Italian restaurants in Spain: my first impressions

It always feels uncomfortable to me speaking about this kind of stuff. I think it's too general a subject that retrieving significant statistical data is an impossible task for an individual. Unless, maybe, you're conducting a specific study. But I will try once again, altogether.

Being a stranger sometimes means being exposed to discussions about stereotypes related to your homeland: it's a good starting point for a discussion especially when speaking with somebody you've been recently introduced to. I think, at least I hope, the same thing happens to all the members of the strangers category residing in every country in the world.

Well, if you're guessing about which is the first topic in this particular hit parade: ladies and gentlemen, it's food, one of the subjects where objectivity is out of question. First of all, I would like to say that I'm not the typical traveler which fills his luggage with food lest I die of hunger... Wherever I went, I'd always been glad of trying the local dishes I surely would never try in my homeland. I still remember when I arrived to Poland wondering what local cuisine could be like. No idea. And I was delighted to try the typical Polish pierogis or the fantastic Polish soups that warmed my frozen body during the long winter nights spent in Warsaw. I still dream about the delicious Arabic desserts I had while having a cup of green tea.

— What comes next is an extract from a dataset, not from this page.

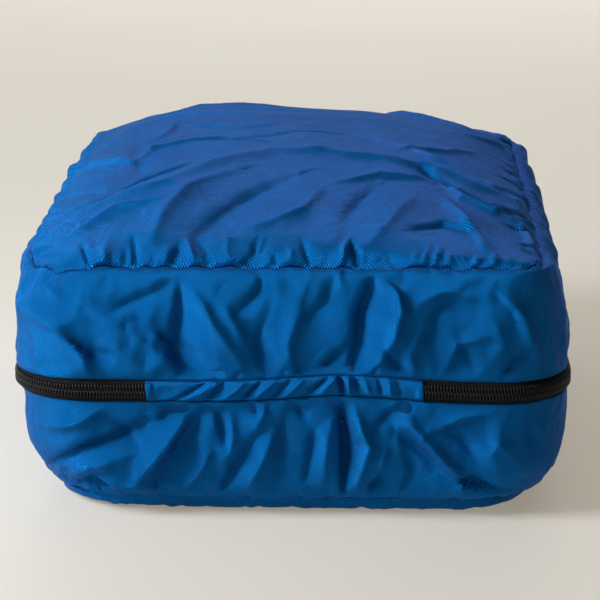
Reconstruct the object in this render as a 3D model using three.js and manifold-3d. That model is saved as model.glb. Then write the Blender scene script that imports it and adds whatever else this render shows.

More or less the same thing happened when I arrived in Spain. No knowledge about local gastronomic traditions. I only knew about the existence of something called tortilla and I wasn't even sure that it had something to do with eggs... And I can gladly declare that Spanish cuisine has been a pleasant surprise, too.

What's the matter then?

Well... I don't know why but I suppose it has something to do with the excellent marketing strategies of my fellow-countrymen. Wherever may I be, whatever may I be eating, a comparison with Italian dishes is almost assured. The problem with such thing, let aside how boring the subject is, is that true Italian dishes aren't easily found in Spain. The same thing happens in Italy when looking for a true paella valenciana or even something as simple as a sangría. No way. Contamination is everywhere. It's surely due to the lack of the necessary basic ingredients or to the differences they have in the different countries you buy them. Subtler things to grasp are contaminations due to the necessary adjustments a dish undergoes to accommodate with the local tastes. In Spain, a shining proof is paprika (pimentón in Spanish). We don't use it, so, don't put it. We don't have chorizo, so, don't put it in a dish of pasta. Garlic in a pizza with ham and mushrooms? Never heard of that.

When making such considerations it's really hard not to appear conceited and hurting somebody else's proud is very easy, particularly when nationality is part of the equation. The point isn't that. I'm not trying to make a blind criticism of the tastes in the country I'm a guest of. I'm just questioning the adjective. I began to like paprika here in Spain, and so did I with chorizo and many more things. This doesn't mean, however, that I'm expecting to see extraneous ingredients in dishes which supposedly are Italian.

This phenomenon not only happens when some particularly gentle guest invites me at his home and tries to delight me with an Italian dish. I appreciate it, it's very gentle of them and I think I'd do the same (mistake) if I were the host. The problem is that this happens in the majority of the Italian restaurants I've been eating in here in Madrid. "Italian restaurant" surely is a good tag to attract customers. I think the more xenophilous the people, the better such kind of tags is. Chinese, Indian, Ethiopian, Italian, Vietnamese. Who cares? Sometimes it's just the fact of eating in an exotic place which, at the end, often it's only exotic because of the name.

The magic in traditional dishes is often their semplicity. Centuries of hunger with few ingredients at hand and the wisdom to mix them magically. In Madrid, I'd come a cocido rather than a pizza. In Warsaw I'd come pierogis rather than spaghetti. That's the fact. Were I Spanish, I would go to an asador as often as I could. And when I really feel like eating an Italian dish, I'd go to a selected restaurant and as I already stated, there are very few which are worth the bill. In Madrid I just ate in two restaurants where I could close my eyes and pretend I was in Italy. Just two, and I'd been kind of obliged to try so many.

A suggestion for my fellow-Spaniards and all of the fellow-strangers in the world. It's easy to pronounce this magical statement

In (insert-your-favorite-country-here) you eat as nowhere else.

De gustibus et coloribus non est disputandum. But if you really love your traditional food, then eat it when you can. Promote it whenever you can. Eat it in the restaurants of your country and not only on Christmas day. So, tourists will see you and the efforts will be worth the price. It's quite unuseful speaking about dishes you wouldn't come in a restaurant yourself!